▼
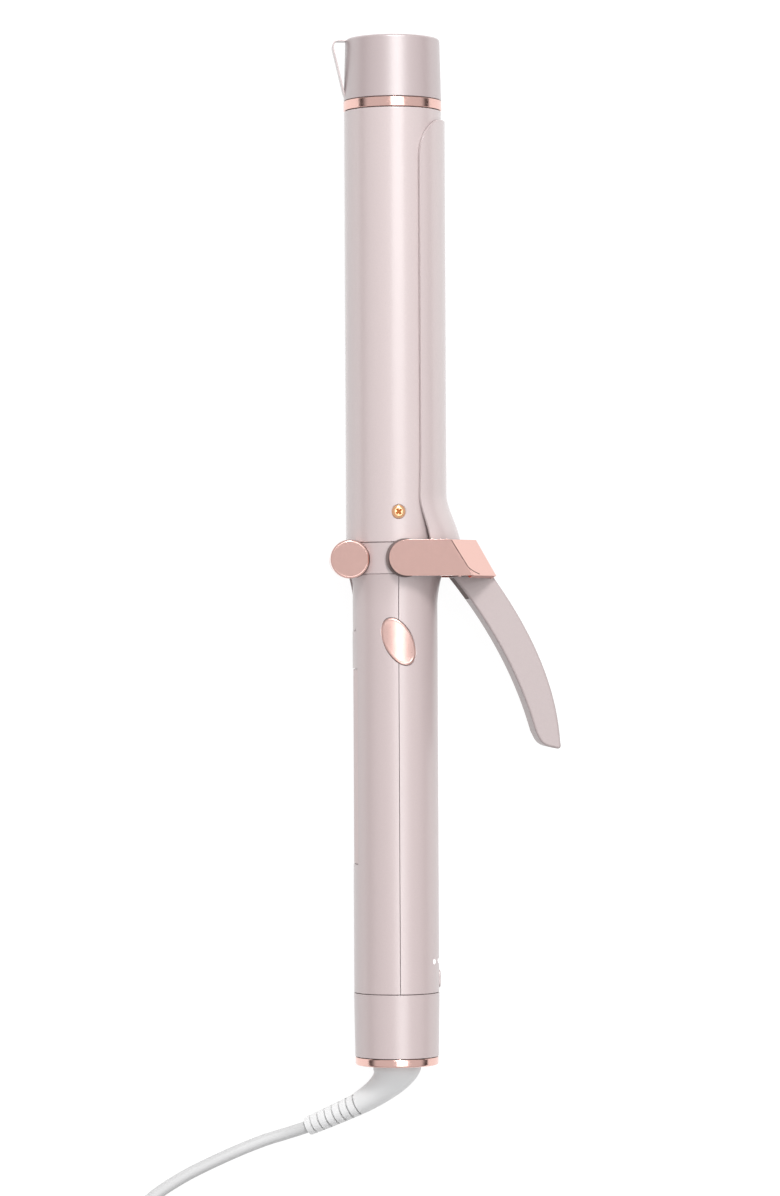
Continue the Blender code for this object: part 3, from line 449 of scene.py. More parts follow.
▲
▼
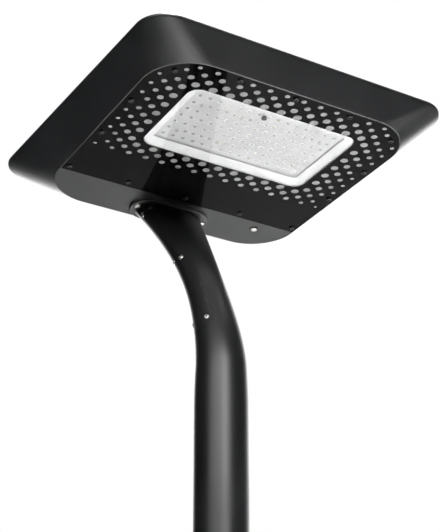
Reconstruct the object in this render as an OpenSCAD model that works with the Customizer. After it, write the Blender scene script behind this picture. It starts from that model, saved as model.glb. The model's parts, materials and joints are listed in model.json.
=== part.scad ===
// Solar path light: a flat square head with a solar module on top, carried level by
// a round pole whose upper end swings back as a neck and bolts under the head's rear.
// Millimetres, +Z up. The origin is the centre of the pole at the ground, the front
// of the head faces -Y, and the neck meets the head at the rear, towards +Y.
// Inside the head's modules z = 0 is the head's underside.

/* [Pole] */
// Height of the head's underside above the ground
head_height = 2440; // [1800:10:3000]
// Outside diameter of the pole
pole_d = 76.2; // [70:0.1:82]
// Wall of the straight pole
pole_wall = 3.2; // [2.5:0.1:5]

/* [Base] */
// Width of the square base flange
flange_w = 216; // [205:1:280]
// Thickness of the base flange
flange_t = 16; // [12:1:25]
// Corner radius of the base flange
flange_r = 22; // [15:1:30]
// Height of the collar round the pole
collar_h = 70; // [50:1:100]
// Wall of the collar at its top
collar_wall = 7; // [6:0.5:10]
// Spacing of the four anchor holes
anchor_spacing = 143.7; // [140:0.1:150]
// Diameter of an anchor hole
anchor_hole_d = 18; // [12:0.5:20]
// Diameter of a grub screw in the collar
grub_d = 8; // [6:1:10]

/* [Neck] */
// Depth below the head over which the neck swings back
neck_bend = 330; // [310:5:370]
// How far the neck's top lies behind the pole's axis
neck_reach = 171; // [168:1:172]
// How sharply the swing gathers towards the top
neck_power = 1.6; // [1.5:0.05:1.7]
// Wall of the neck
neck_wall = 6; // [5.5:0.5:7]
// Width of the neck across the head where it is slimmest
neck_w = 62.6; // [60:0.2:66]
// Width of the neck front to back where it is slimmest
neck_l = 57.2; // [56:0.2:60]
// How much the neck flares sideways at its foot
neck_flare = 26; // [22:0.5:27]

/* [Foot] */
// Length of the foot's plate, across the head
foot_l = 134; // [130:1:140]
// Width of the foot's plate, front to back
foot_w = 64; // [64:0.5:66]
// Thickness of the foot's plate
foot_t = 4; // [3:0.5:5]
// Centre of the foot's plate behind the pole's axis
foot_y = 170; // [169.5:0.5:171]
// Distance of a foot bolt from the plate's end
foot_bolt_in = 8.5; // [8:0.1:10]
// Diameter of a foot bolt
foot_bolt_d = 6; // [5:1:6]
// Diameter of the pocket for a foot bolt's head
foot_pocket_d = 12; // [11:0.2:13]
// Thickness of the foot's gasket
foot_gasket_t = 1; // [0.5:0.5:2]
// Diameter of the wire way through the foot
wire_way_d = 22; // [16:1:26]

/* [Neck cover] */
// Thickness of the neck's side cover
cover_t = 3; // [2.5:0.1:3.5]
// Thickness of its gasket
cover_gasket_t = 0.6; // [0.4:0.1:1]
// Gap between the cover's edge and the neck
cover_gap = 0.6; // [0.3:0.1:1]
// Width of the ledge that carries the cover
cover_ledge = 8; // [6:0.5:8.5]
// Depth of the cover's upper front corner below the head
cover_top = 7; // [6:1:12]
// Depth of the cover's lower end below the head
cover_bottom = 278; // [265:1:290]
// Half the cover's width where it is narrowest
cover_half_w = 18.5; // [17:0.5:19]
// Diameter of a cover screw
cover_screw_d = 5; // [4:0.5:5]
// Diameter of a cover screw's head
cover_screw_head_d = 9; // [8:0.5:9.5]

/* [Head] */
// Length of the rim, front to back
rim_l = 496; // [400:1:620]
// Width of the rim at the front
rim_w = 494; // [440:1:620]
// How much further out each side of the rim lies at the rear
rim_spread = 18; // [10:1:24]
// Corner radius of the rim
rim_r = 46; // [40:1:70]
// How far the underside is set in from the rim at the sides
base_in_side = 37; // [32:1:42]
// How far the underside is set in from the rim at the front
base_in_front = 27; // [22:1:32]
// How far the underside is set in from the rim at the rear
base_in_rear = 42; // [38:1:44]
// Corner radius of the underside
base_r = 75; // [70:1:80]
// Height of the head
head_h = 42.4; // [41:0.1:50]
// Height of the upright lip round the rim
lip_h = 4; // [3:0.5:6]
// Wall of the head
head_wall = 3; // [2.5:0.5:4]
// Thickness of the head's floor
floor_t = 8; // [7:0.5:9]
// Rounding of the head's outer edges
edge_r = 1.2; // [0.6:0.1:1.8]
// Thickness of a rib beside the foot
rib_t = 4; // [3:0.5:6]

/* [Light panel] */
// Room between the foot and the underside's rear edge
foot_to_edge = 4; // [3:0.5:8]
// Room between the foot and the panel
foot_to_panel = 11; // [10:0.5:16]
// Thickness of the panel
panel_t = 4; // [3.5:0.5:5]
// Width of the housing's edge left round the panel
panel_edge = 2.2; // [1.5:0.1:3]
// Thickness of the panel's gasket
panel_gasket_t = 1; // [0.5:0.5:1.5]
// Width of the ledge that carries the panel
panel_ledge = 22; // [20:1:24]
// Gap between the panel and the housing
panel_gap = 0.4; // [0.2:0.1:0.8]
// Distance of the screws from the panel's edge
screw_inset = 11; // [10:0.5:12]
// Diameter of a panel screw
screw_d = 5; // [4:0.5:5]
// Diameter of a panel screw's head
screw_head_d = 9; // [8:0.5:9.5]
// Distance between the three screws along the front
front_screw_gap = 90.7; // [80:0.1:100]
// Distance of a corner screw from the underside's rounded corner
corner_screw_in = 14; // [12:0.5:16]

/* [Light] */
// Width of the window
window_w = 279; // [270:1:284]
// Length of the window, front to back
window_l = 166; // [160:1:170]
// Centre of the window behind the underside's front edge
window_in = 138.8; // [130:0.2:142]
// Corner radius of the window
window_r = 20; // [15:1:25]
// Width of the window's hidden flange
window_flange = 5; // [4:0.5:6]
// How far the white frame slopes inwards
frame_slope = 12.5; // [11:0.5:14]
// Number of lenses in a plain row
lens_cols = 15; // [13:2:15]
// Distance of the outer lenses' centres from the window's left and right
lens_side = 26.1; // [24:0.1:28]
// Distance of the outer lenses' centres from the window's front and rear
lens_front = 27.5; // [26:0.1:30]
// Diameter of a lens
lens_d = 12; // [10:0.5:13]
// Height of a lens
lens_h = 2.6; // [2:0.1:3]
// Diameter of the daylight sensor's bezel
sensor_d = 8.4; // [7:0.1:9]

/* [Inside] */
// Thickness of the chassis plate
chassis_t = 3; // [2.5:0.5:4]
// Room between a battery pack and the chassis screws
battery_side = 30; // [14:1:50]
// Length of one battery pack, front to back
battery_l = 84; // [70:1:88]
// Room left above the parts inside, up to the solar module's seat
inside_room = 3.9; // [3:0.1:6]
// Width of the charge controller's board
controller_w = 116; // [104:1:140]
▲
▼
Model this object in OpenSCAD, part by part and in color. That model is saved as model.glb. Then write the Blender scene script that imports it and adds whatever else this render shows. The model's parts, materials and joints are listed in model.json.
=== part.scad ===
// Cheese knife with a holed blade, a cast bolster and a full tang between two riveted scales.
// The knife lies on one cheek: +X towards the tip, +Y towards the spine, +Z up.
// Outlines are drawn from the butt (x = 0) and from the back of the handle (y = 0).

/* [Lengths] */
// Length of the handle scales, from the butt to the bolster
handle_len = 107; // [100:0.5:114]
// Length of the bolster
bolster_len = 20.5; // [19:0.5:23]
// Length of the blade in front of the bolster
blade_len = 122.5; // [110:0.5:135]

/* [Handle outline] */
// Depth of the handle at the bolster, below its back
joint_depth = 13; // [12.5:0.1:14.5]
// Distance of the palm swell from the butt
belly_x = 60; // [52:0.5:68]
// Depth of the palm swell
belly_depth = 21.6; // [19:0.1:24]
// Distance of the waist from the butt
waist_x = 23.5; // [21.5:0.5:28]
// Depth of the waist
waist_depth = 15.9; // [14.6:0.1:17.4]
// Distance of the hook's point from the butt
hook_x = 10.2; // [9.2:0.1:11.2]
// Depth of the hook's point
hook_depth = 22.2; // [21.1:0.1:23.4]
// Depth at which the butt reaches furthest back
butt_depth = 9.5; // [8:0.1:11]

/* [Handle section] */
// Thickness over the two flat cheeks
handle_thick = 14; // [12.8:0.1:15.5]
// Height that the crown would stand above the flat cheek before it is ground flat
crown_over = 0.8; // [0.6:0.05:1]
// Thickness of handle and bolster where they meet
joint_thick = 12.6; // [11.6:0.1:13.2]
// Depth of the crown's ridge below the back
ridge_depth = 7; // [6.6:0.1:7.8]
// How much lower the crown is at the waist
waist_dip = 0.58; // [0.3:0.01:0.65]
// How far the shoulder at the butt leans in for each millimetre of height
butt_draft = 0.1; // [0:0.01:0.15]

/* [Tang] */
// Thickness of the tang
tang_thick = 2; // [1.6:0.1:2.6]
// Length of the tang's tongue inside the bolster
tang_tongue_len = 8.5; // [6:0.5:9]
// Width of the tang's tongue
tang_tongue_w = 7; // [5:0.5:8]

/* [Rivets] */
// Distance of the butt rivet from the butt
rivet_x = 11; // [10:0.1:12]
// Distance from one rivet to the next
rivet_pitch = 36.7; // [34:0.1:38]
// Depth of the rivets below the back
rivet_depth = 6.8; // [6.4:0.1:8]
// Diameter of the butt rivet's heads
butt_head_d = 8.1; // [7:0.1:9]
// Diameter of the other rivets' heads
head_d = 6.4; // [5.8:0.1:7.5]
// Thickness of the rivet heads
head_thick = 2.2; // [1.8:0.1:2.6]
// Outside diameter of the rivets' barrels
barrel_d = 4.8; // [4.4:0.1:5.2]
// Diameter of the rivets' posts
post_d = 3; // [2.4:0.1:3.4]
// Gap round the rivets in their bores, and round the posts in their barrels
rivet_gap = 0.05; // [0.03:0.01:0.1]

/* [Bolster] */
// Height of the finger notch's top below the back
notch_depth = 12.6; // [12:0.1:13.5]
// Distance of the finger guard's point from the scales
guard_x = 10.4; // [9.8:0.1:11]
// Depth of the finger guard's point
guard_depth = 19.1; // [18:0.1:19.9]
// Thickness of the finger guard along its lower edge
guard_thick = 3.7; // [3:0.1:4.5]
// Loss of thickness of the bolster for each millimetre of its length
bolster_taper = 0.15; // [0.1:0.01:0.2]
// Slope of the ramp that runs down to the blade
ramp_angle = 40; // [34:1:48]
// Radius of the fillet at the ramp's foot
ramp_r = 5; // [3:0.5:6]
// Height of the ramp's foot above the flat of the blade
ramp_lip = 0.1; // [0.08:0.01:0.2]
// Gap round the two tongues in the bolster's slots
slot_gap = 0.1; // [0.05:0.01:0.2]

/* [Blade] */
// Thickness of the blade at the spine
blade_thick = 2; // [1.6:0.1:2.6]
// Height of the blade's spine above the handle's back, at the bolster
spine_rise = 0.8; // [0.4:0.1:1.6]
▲
**Requirements**
From the line that contains "Reconstruct the object" through the line that contains "grub_d = 8; // [6:1:10]", reproduce every line exactly, both end lines included.

**Answer to the problem**
Reconstruct the object in this render as an OpenSCAD model that works with the Customizer. After it, write the Blender scene script behind this picture. It starts from that model, saved as model.glb. The model's parts, materials and joints are listed in model.json.
=== part.scad ===
// Solar path light: a flat square head with a solar module on top, carried level by
// a round pole whose upper end swings back as a neck and bolts under the head's rear.
// Millimetres, +Z up. The origin is the centre of the pole at the ground, the front
// of the head faces -Y, and the neck meets the head at the rear, towards +Y.
// Inside the head's modules z = 0 is the head's underside.

/* [Pole] */
// Height of the head's underside above the ground
head_height = 2440; // [1800:10:3000]
// Outside diameter of the pole
pole_d = 76.2; // [70:0.1:82]
// Wall of the straight pole
pole_wall = 3.2; // [2.5:0.1:5]

/* [Base] */
// Width of the square base flange
flange_w = 216; // [205:1:280]
// Thickness of the base flange
flange_t = 16; // [12:1:25]
// Corner radius of the base flange
flange_r = 22; // [15:1:30]
// Height of the collar round the pole
collar_h = 70; // [50:1:100]
// Wall of the collar at its top
collar_wall = 7; // [6:0.5:10]
// Spacing of the four anchor holes
anchor_spacing = 143.7; // [140:0.1:150]
// Diameter of an anchor hole
anchor_hole_d = 18; // [12:0.5:20]
// Diameter of a grub screw in the collar
grub_d = 8; // [6:1:10]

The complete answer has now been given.